### DATA IN THIS EXERCISE

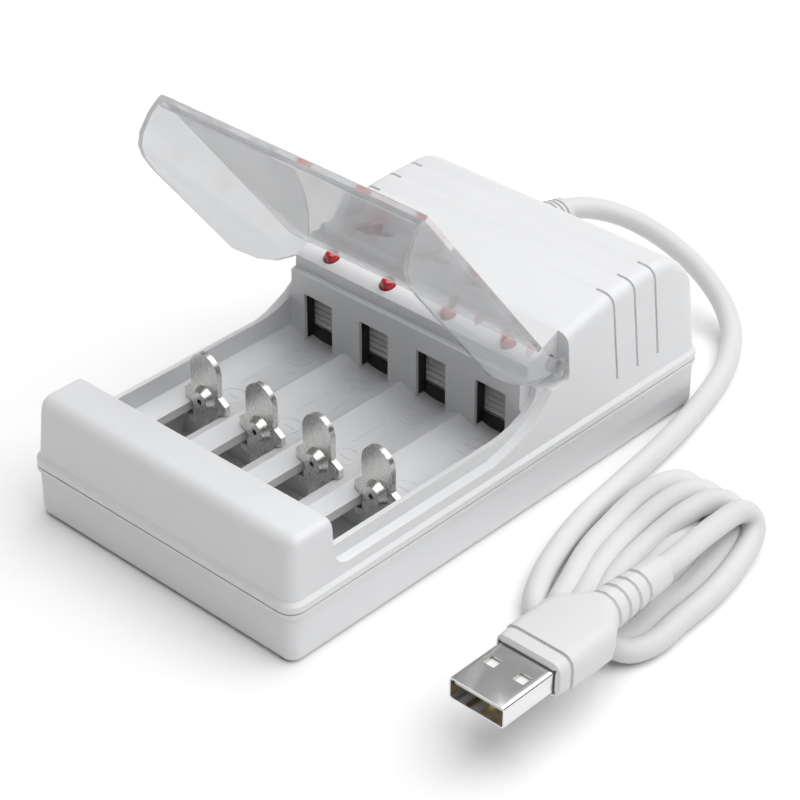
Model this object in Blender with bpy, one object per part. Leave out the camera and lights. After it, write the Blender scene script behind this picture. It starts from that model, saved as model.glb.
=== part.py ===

######
### DATA IN THIS EXERCISE

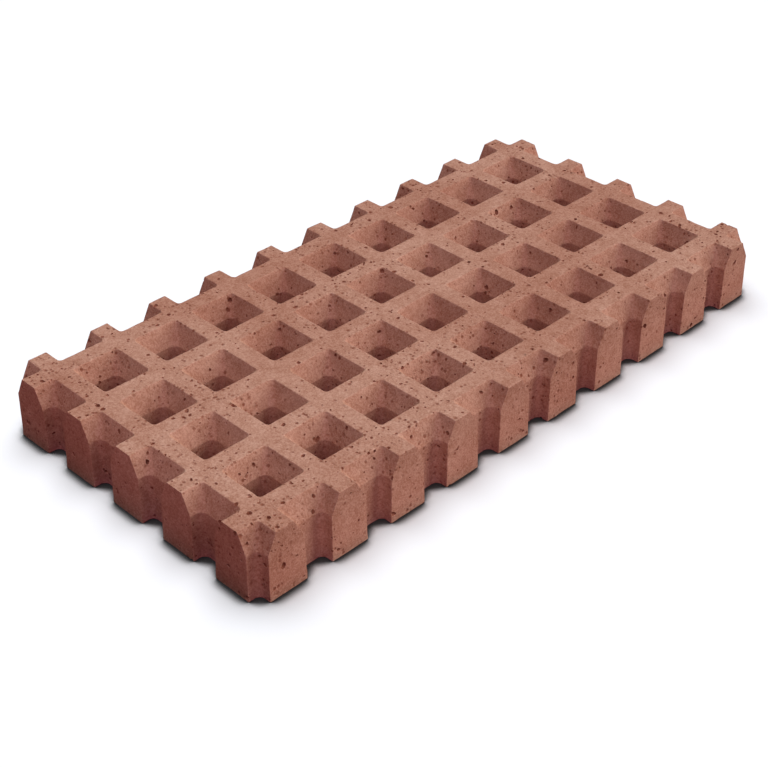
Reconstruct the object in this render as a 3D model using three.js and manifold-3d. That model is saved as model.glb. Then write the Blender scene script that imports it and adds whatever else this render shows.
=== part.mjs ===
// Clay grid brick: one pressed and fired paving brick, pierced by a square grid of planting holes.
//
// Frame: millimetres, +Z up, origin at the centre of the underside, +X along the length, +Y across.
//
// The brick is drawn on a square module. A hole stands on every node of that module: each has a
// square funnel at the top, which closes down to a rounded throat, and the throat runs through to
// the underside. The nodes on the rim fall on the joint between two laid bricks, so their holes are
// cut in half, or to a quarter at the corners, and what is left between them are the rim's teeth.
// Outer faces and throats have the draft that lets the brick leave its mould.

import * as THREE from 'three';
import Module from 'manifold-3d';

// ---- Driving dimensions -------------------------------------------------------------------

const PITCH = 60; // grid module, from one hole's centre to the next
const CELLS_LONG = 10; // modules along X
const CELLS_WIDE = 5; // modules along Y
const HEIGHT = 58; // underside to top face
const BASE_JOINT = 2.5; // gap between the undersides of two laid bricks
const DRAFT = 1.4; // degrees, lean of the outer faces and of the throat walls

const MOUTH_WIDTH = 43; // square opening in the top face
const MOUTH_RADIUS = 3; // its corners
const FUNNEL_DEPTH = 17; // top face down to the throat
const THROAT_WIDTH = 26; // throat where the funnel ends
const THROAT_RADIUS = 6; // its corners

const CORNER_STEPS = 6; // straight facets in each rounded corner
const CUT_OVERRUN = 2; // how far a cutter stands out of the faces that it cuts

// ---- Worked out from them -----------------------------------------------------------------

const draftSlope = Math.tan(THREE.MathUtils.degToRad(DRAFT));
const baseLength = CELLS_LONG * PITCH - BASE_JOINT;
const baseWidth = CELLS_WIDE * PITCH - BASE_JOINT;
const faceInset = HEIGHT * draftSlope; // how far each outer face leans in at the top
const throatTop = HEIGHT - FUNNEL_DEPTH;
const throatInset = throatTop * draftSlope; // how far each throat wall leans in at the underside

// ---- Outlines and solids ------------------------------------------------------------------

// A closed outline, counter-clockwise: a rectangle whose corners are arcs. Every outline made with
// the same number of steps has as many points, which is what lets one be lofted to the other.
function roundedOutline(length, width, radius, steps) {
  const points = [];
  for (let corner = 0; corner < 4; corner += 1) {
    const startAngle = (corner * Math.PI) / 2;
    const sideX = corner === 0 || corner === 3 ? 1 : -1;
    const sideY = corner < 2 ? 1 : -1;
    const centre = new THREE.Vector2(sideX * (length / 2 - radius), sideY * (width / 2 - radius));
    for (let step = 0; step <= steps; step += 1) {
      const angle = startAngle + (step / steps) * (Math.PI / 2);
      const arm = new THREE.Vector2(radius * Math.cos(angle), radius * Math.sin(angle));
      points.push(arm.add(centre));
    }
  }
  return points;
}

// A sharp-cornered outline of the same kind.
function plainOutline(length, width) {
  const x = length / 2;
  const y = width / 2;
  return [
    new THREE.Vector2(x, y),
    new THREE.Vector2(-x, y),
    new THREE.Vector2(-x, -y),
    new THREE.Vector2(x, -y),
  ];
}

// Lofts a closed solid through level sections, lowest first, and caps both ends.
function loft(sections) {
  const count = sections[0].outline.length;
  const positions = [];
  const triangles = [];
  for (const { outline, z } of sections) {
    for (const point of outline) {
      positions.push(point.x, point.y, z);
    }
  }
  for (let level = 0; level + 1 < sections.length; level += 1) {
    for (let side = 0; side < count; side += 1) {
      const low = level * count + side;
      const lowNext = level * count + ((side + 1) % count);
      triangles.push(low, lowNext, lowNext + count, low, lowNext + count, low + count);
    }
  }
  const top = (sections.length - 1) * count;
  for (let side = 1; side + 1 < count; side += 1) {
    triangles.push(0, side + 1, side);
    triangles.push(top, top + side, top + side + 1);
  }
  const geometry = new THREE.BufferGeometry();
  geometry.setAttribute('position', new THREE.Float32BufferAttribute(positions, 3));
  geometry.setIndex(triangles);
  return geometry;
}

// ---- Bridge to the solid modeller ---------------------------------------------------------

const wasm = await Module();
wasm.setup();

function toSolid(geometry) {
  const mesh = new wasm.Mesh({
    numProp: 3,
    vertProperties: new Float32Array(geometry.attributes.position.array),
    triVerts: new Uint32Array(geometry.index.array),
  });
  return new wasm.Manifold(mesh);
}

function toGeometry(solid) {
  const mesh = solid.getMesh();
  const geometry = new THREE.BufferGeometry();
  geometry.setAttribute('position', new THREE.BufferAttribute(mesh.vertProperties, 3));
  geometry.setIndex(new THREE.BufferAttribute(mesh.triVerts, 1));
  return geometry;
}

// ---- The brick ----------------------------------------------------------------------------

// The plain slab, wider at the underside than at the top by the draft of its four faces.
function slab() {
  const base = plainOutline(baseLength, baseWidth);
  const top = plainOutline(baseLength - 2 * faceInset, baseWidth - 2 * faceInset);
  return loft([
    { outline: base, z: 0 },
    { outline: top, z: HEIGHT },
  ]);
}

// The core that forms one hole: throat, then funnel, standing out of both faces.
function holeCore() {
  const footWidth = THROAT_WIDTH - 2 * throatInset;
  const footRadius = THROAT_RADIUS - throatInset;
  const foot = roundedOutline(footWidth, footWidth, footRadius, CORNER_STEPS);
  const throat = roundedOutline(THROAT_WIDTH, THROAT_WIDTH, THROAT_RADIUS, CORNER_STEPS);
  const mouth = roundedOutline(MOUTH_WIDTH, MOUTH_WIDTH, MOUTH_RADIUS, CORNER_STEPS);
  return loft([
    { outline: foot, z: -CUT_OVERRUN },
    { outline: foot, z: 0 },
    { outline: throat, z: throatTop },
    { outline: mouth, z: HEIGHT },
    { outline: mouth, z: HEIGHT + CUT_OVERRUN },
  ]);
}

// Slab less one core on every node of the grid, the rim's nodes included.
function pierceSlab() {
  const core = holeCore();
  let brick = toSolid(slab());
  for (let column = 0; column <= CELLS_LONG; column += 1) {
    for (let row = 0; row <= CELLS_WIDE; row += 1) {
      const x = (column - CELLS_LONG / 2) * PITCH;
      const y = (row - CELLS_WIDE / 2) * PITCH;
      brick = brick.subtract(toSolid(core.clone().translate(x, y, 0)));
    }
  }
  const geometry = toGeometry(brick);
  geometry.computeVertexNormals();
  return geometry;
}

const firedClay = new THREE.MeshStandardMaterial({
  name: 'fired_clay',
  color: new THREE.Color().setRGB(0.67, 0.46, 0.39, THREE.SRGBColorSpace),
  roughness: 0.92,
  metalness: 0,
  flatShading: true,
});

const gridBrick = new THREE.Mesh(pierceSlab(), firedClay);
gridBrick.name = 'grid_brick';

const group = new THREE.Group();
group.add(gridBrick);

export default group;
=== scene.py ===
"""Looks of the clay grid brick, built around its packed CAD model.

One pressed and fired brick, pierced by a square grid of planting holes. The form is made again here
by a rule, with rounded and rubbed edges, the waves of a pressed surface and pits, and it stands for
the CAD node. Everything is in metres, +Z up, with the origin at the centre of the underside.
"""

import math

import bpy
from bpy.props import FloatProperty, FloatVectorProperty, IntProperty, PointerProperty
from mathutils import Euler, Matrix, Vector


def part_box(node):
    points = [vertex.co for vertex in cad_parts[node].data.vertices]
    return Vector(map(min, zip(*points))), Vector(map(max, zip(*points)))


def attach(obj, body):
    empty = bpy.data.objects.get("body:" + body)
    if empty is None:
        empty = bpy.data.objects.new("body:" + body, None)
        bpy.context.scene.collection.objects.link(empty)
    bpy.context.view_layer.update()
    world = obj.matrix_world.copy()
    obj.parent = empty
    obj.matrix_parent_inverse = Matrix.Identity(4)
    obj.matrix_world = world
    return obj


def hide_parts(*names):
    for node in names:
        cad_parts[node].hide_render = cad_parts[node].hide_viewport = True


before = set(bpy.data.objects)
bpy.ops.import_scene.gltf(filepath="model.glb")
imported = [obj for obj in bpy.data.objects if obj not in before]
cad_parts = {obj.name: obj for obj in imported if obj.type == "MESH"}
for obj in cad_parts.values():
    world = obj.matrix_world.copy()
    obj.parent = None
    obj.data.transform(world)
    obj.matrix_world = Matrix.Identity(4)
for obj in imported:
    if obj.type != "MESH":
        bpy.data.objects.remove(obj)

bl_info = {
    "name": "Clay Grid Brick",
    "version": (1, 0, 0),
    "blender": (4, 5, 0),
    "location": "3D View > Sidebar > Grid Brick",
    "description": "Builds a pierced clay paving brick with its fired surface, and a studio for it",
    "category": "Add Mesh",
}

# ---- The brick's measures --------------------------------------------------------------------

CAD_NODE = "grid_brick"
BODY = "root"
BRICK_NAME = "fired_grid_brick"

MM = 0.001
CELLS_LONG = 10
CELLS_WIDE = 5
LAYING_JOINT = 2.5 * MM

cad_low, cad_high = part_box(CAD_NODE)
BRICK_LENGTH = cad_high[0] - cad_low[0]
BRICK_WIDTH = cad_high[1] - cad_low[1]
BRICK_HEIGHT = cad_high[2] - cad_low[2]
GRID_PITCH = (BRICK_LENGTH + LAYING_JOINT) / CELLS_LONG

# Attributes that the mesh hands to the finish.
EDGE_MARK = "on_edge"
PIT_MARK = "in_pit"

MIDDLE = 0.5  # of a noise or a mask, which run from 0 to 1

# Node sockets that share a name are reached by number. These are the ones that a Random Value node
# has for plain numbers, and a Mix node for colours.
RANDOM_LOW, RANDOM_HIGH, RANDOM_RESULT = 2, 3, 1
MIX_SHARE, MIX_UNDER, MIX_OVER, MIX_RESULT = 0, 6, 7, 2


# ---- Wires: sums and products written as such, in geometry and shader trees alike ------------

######

-- THE PROBLEM --
Give again only the lines from the one bearing "if empty is" through the one bearing "obj.parent = empty", exactly as they stand.

-- COMPLETE RESPONSE --
    if empty is None:
        empty = bpy.data.objects.new("body:" + body, None)
        bpy.context.scene.collection.objects.link(empty)
    bpy.context.view_layer.update()
    world = obj.matrix_world.copy()
    obj.parent = empty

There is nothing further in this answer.